━━━━━ GIVEN INFORMATION

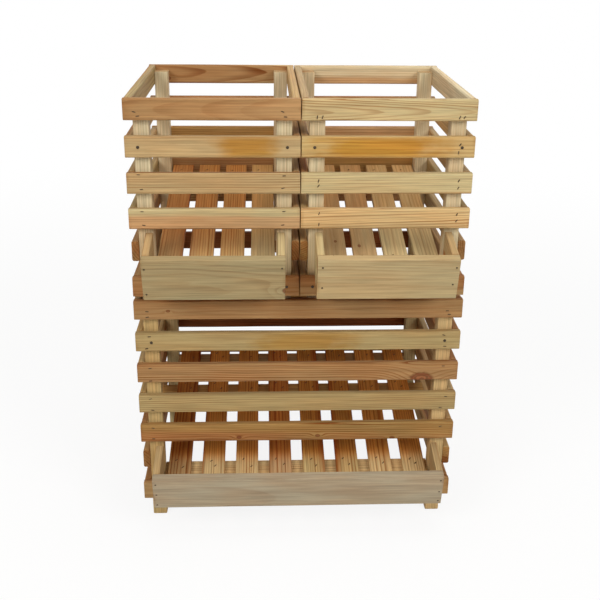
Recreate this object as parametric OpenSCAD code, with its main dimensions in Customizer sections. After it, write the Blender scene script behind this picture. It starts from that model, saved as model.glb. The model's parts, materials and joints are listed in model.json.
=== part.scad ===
// Potato storage bin: a stack of three slatted wooden crates.
// Two narrow crates stand side by side on a wide one. In each crate the floor
// slopes down to the front and runs out into a tray, where the roots are taken.
// The origin is on the ground, under the middle of the stack. +Z is up and the
// trays point to -Y.

/* [Stack] */
// Width of the wide crate
wide_w = 600; // [440:10:900]
// Depth of the wide crate, without its tray
wide_d = 400; // [340:10:560]
// Rows of slats on the wide crate
wide_rows = 7; // [5:1:7]
// Rows of slats on each narrow crate
narrow_rows = 6; // [5:1:6]
// Gap between the two narrow crates
side_gap = 1.6; // [0.4:0.2:8]
// Seam between the wide crate's rim and the slats above it
seam = 7; // [3:1:20]
// Play between the narrow crates' feet and the rim round them, each way
stack_play = 0.7; // [0.4:0.1:3]

/* [Slats] */
// Height of a wall slat
slat_h = 38; // [32:1:44]
// Thickness of a wall slat
slat_t = 14; // [10:1:18]
// Gap between two wall slats
slat_gap = 26; // [22:1:32]
// Rounding along the edges of a wall slat
slat_round = 3.5; // [1:0.5:5]
// Rounding along the edges of every other board
edge = 1; // [0.4:0.1:2]

/* [Posts] */
// Width and depth of a corner post
post_w = 27; // [22:1:34]
// Distance from the rim down to the post tops
post_drop = 10; // [5:1:20]
// Length of the wide crate's feet below its slats
foot_h = 45; // [20:1:90]
// Bevel round the end of a foot
foot_bevel = 2; // [1:0.5:4]

/* [Floor] */
// Slope of the floor, in degrees
slope = 13.3; // [10:0.1:15]
// Width of a floor slat
floor_w = 44.5; // [36:0.5:50]
// Thickness of a floor slat
floor_t = 10; // [7:0.5:12]
// Least gap between the wide crate's floor slats
wide_floor_gap = 20; // [8:1:28]
// Least gap between a narrow crate's floor slats
narrow_floor_gap = 10; // [6:1:20]
// Space between the wide crate's floor and its posts
wide_floor_clear = 6; // [1:0.5:12]
// Space between a narrow crate's floor and its posts
narrow_floor_clear = 1.8; // [1:0.1:6]
// Space between the upper end of the floor and the back slats
floor_end_clear = 0.5; // [0.3:0.1:4]

/* [Rails] */
// Width of the cross rails under the floor
rail_w = 44; // [30:1:50]
// Thickness of the cross rails
rail_t = 9.5; // [8:0.5:12]
// Space between the front rail and the bottom front slat that it lies on
front_rail_clear = 0.3; // [0.2:0.1:2]
// Distance from the front face back to the front rail
front_rail_set = 0.8; // [0:0.1:6]
// Space between the rear rail and the back slats
rear_rail_clear = 18; // [5:0.5:24]
// Gap between the middle rail and the rear rail of the wide crate
mid_rail_gap = 61; // [40:1:80]

/* [Tray] */
// Run of the floor past the front face, along the slope
tray_l = 46.9; // [30:0.1:70]
// Thickness of the lip board
lip_t = 18; // [12:1:22]
// Height of the wide crate's lip board over the floor
wide_lip_top = 50; // [40:1:58]
// Height of a narrow crate's lip board over the floor
narrow_lip_top = 56; // [40:1:60]
// Depth of the wide crate's lip board below the floor
wide_lip_drop = 23; // [20:1:30]
// Depth of a narrow crate's lip board below the floor
narrow_lip_drop = 25; // [20:1:30]
// Thickness of the cheek boards
cheek_t = 13; // [9:0.5:16]
// Distance from the posts' inner faces out to the cheeks' inner faces
cheek_set = 1.5; // [0:0.5:4]

/* [Screws] */
// Diameter of a screw's shank
screw_d = 3; // [2:0.1:4]
// Diameter of a screw's head
screw_head_d = 5.4; // [4.6:0.2:8]
// Height of a screw's head
screw_head_h = 1.3; // [0.8:0.1:2]
// Length of a screw in the post
screw_bite = 20; // [12:1:21]
// Length of a screw's point
screw_point = 4; // [2:0.5:6]
// Play round a screw's shank
screw_play = 0.1; // [0.05:0.05:0.3]
// Distance of the wide crate's screws from its posts' outer faces
wide_screw_set = 15; // [8:0.5:18]
// Distance of a narrow crate's screws from its posts' outer faces
narrow_screw_set = 8.5; // [6:0.5:14]

/* [Hidden] */
$fn = 24;

CRATES = ["wide", "left", "right"];

// The lowest row is 0. The row above it is left open at the front.
mouth_row = 1;
slat_pitch = slat_h + slat_gap;
// The front rail lies on the rounded upper edge of the bottom slat, and the floor lies on the rail
rail_over_slat = (slat_round + front_rail_clear) / cos(slope) - slat_round * (1 + tan(slope));
floor_over_slat = rail_over_slat + (rail_t + floor_t) / cos(slope);
floor_z = slat_h + floor_over_slat;
narrow_d = wide_d - 2 * stack_play;
narrow_w = (wide_w - side_gap) / 2 - stack_play;
narrow_x = (narrow_w + side_gap) / 2;
narrow_foot_h = seam + post_drop;
narrow_z = foot_h + wall_h(wide_rows) + seam;
front_reach = max(
    reach(wide_d, wide_lip_top),
    reach(narrow_d, narrow_lip_top)
);
back_reach = wide_d / 2 + screw_head_h;
stack_y = (front_reach - back_reach) / 2;

// Wood as it comes: pale and tan sapwood, and redder heartwood
pale = [0.87, 0.78, 0.58];
tan_wood = [0.82, 0.68, 0.46];
gold = [0.80, 0.62, 0.36];
red_wood = [0.73, 0.50, 0.31];
steel = [0.20, 0.19, 0.18];

function wall_h(rows) = (rows - 1) * slat_pitch + slat_h;
function row_z(row) = row * slat_pitch;
function front_rows(rows) = [for (row = [0 : rows - 1]) if (row != mouth_row) row];

// How far a crate and its tray reach forward of the middle of its box
function reach(depth, lip_top) =
    depth / 2 + (tray_l + lip_t - edge) * cos(slope) + (lip_top - edge) * sin(slope)
    + edge;

// Run along the slope, from the front face to the depth y, at the height up
// over the floor
function run_to(y, up) = (y + up * sin(slope)) / cos(slope);

// Distance from the middle of the crate to its posts' inner faces
function post_in() = $w / 2 - slat_t - post_w;
function cheek_out() = post_in() + cheek_set + cheek_t;
function rear_rail_run() = run_to($d - slat_t - rear_rail_clear, -floor_t) - rail_w;
function screw_rows() = [0, $rows - 2];
function screw_x() = $w / 2 - slat_t - $screw_set;

function part_names(rows) = concat(
    ["front_left_post", "front_right_post", "back_left_post", "back_right_post"],
    [for (row = front_rows(rows)) slat_name(row)],
    ["back_slats", "left_side_slats", "right_side_slats", "floor_slats"],
    ["front_rail", "rear_rail", "left_cheek", "right_cheek", "lip_board", "screws"]
);
function slat_name(row) = str("front_slat_", row + 1);

// A crate's frame has its origin at the middle of its box, level with the
// lower edge of the bottom slats.
module in_crate(crate) {
    wide = crate == "wide";
    side = crate == "left" ? -1 : 1;
    $w = wide ? wide_w : narrow_w;
    $d = wide ? wide_d : narrow_d;
    $rows = wide ? wide_rows : narrow_rows;
    $foot = wide ? foot_h : narrow_foot_h;
    $floor_gap = wide ? wide_floor_gap : narrow_floor_gap;
    $floor_clear = wide ? wide_floor_clear : narrow_floor_clear;
    $lip_top = wide ? wide_lip_top : narrow_lip_top;
    $lip_drop = wide ? wide_lip_drop : narrow_lip_drop;
    $screw_set = wide ? wide_screw_set : narrow_screw_set;
    translate([wide ? 0 : side * narrow_x, stack_y, wide ? foot_h : narrow_z])
        children();
}

// The floor's frame: y runs up the slope from the crate's front face, and z
// stands square to the floor's upper surface.
module on_floor() {
    translate([0, -$d / 2, floor_z])
        rotate([slope, 0, 0])
            children();
}

// Section of a board, with its corners rounded
module section(a, b, round) {
    translate([round, 0])
        square([a - 2 * round, b]);
    translate([0, round])
        square([a, b - 2 * round]);
    for (x = [round, a - round], y = [round, b - round])
        translate([x, y])
            circle(round);
}

// Boards with their grain along x and along y, from their lowest corner
module board_x(length, y, z, round = edge) {
    rotate([90, 0, 90])
        linear_extrude(length)
            section(y, z, round);
}

module board_y(x, length, z, round = edge) {
    translate([0, length, 0])
        rotate([90, 0, 0])
            linear_extrude(length)
                section(x, z, round);
}

// A screw along +Y with the seat of its head at the origin
module screw() {
    length = slat_t + screw_bite;
    rotate([-90, 0, 0])
        rotate_extrude()
            polygon([
                [0, -screw_head_h], [screw_head_d / 3, -screw_head_h],
                [screw_head_d / 2, -screw_head_h / 3], [screw_head_d / 2, 0],
                [screw_d / 2, 0], [screw_d / 2, length - screw_point], [0, length]
            ]);
}

// Places what it holds at every screw, from the front and from the back
module at_screws(sides, ends) {
    for (end = ends, side = sides, row = screw_rows())
        translate([side * screw_x(), end * $d / 2, row_z(row) + slat_h / 2])
            rotate([0, 0, end < 0 ? 0 : 180])
                children();
}

module screw_holes(sides, ends) {
    at_screws(sides, ends)
        translate([0, -screw_head_h, 0])
            rotate([-90, 0, 0])
                cylinder(
                    d = screw_d + 2 * screw_play,
                    h = screw_head_h + slat_t + screw_bite + screw_play
                );
}

// A corner post, bevelled round its foot and drilled for its screws
module corner_post(side, end) {
    height = $foot + wall_h($rows) - post_drop;
    color(tan_wood)
        difference() {
            translate([
                side * (post_in() + post_w / 2),
                end * ($d / 2 - slat_t - post_w / 2),
                -$foot
            ])
                intersection() {
                    linear_extrude(height)
                        translate([-post_w / 2, -post_w / 2])
                            section(post_w, post_w, edge);
                    foot_wedge(height);
                    rotate([0, 0, 90])
                        foot_wedge(height);
                }
            screw_holes([side], [end]);
        }
}

// A block as wide as a post, with its two lower edges bevelled
module foot_wedge(height) {
    half = post_w / 2;
    rotate([90, 0, 0])
        linear_extrude(post_w, center = true)
            polygon([
                [-half, foot_bevel], [foot_bevel - half, 0], [half - foot_bevel, 0],
                [half, foot_bevel], [half, height], [-half, height]
            ]);
}

module front_slat(row) {
    tones = [red_wood, tan_wood, pale, tan_wood, gold, pale, red_wood];
    color(tones[row])
        difference() {
            translate([-$w / 2, -$d / 2, row_z(row)])
                board_x($w, slat_t, slat_h, slat_round);
            screw_holes([-1, 1], [-1]);
        }
}

module back_slats() {
    color(gold)
        difference() {
            for (row = [0 : $rows - 1])
                translate([-$w / 2, $d / 2 - slat_t, row_z(row)])
                    board_x($w, slat_t, slat_h, slat_round);
            screw_holes([-1, 1], [1]);
        }
}

// Slats of one side wall, between the front and the back slats
module side_slats(side) {
    color(tan_wood)
        for (row = [0 : $rows - 1])
            translate([
                side * ($w - slat_t) / 2 - slat_t / 2,
                slat_t - $d / 2,
                row_z(row)
            ])
                board_y(slat_t, $d - 2 * slat_t, slat_h, slat_round);
}

// Slats up the slope, spread evenly between the posts
module floor_slats() {
    clear_w = 2 * (post_in() - $floor_clear);
    count = floor((clear_w + $floor_gap) / (floor_w + $floor_gap));
    pitch = (clear_w - floor_w) / max(1, count - 1);
    upper_end = run_to($d - slat_t - floor_end_clear, -floor_t);
    color(red_wood)
        on_floor()
            for (i = [0 : count - 1])
                translate([i * pitch - clear_w / 2, -tray_l, -floor_t])
                    board_y(floor_w, upper_end + tray_l, floor_t);
}

// A cross rail under the floor, from the run given
module floor_rail(run, half_length) {
    color(gold)
        on_floor()
            translate([-half_length, run, -floor_t - rail_t])
                board_x(2 * half_length, rail_w, rail_t);
}

module front_rail() {
    floor_rail(run_to(front_rail_set, -floor_t), post_in());
}

module rear_rail() {
    floor_rail(rear_rail_run(), post_in());
}

module middle_rail() {
    floor_rail(rear_rail_run() - mid_rail_gap - rail_w, $w / 2 - slat_t);
}

// A side board of the tray. Its lower edge rests on the bottom front slat and
// its back end meets the post.
module cheek(side) {
    low = -floor_over_slat * cos(slope);
    color(pale)
        on_floor()
            translate([side * (cheek_out() - cheek_t / 2) - cheek_t / 2, 0, 0])
                rotate([90, 0, 90])
                    linear_extrude(cheek_t)
                        polygon([
                            [-tray_l, low], [run_to(slat_t, low), low],
                            [run_to(slat_t, $lip_top), $lip_top], [-tray_l, $lip_top]
                        ]);
}

// The front board of the tray, across the ends of the cheeks and the floor
module lip_board() {
    color(pale)
        on_floor()
            translate([-cheek_out(), -tray_l - lip_t, -$lip_drop])
                board_x(2 * cheek_out(), lip_t, $lip_top + $lip_drop);
}

module screws() {
    color(steel)
        at_screws([-1, 1], [-1, 1])
            screw();
}

// Blocks behind the wide crate's top slats, level with its post tops, that
// carry the inner feet of the narrow crates
module centre_ledges() {
    half_length = narrow_x - narrow_w / 2 + slat_t + post_w;
    height = slat_h - post_drop;
    color(gold)
        for (end = [-1, 1])
            translate([
                -half_length,
                end * ($d / 2 - slat_t - post_w / 2) - post_w / 2,
                row_z($rows - 1)
            ])
                board_x(2 * half_length, post_w, height);
}

for (crate = CRATES) in_crate(crate) {
    corner_post(-1, -1);
    corner_post(1, -1);
    corner_post(-1, 1);
    corner_post(1, 1);
    for (row = front_rows($rows))
        front_slat(row);
    back_slats();
    side_slats(-1);
    side_slats(1);
    floor_slats();
    front_rail();
    rear_rail();
    cheek(-1);
    cheek(1);
    lip_board();
    screws();
}
in_crate("wide") middle_rail();  // wide_middle_rail
in_crate("wide") centre_ledges();  // wide_centre_ledges
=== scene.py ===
import json
import math
import random
import zlib

import bmesh
import bpy
import numpy as np
from mathutils import Matrix, Vector, noise

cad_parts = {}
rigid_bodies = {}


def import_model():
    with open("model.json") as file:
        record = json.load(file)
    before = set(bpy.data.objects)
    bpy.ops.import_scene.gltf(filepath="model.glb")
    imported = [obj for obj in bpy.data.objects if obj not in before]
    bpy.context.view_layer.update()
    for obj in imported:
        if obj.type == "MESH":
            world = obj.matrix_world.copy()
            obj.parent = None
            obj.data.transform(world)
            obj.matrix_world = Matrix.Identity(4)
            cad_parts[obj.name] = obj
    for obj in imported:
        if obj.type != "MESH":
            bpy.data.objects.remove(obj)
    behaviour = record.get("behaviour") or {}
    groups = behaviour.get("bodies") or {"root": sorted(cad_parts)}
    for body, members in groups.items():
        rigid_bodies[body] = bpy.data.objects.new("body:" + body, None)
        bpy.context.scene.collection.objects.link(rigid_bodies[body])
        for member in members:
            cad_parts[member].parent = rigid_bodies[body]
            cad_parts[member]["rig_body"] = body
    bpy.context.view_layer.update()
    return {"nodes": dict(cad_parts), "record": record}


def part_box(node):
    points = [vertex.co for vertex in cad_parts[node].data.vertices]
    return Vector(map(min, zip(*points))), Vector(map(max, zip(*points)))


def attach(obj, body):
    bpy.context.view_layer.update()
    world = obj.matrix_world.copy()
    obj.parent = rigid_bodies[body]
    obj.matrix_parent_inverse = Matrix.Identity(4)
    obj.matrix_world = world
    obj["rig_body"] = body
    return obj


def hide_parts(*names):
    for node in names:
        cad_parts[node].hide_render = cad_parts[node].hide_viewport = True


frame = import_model()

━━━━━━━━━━

* STATED PROBLEM: Output exactly the leading lines of the data, up to and including the line marked by "foot_bevel = 2; // [1:0.5:4]".

* IN RESPONSE:
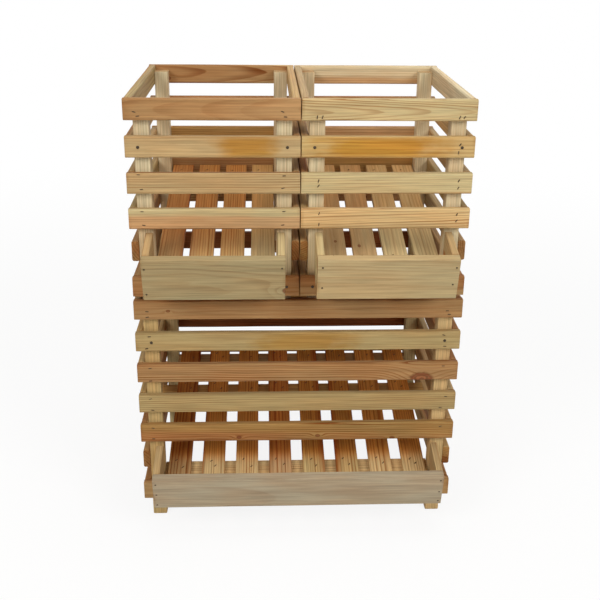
Recreate this object as parametric OpenSCAD code, with its main dimensions in Customizer sections. After it, write the Blender scene script behind this picture. It starts from that model, saved as model.glb. The model's parts, materials and joints are listed in model.json.
=== part.scad ===
// Potato storage bin: a stack of three slatted wooden crates.
// Two narrow crates stand side by side on a wide one. In each crate the floor
// slopes down to the front and runs out into a tray, where the roots are taken.
// The origin is on the ground, under the middle of the stack. +Z is up and the
// trays point to -Y.

/* [Stack] */
// Width of the wide crate
wide_w = 600; // [440:10:900]
// Depth of the wide crate, without its tray
wide_d = 400; // [340:10:560]
// Rows of slats on the wide crate
wide_rows = 7; // [5:1:7]
// Rows of slats on each narrow crate
narrow_rows = 6; // [5:1:6]
// Gap between the two narrow crates
side_gap = 1.6; // [0.4:0.2:8]
// Seam between the wide crate's rim and the slats above it
seam = 7; // [3:1:20]
// Play between the narrow crates' feet and the rim round them, each way
stack_play = 0.7; // [0.4:0.1:3]

/* [Slats] */
// Height of a wall slat
slat_h = 38; // [32:1:44]
// Thickness of a wall slat
slat_t = 14; // [10:1:18]
// Gap between two wall slats
slat_gap = 26; // [22:1:32]
// Rounding along the edges of a wall slat
slat_round = 3.5; // [1:0.5:5]
// Rounding along the edges of every other board
edge = 1; // [0.4:0.1:2]

/* [Posts] */
// Width and depth of a corner post
post_w = 27; // [22:1:34]
// Distance from the rim down to the post tops
post_drop = 10; // [5:1:20]
// Length of the wide crate's feet below its slats
foot_h = 45; // [20:1:90]
// Bevel round the end of a foot
foot_bevel = 2; // [1:0.5:4]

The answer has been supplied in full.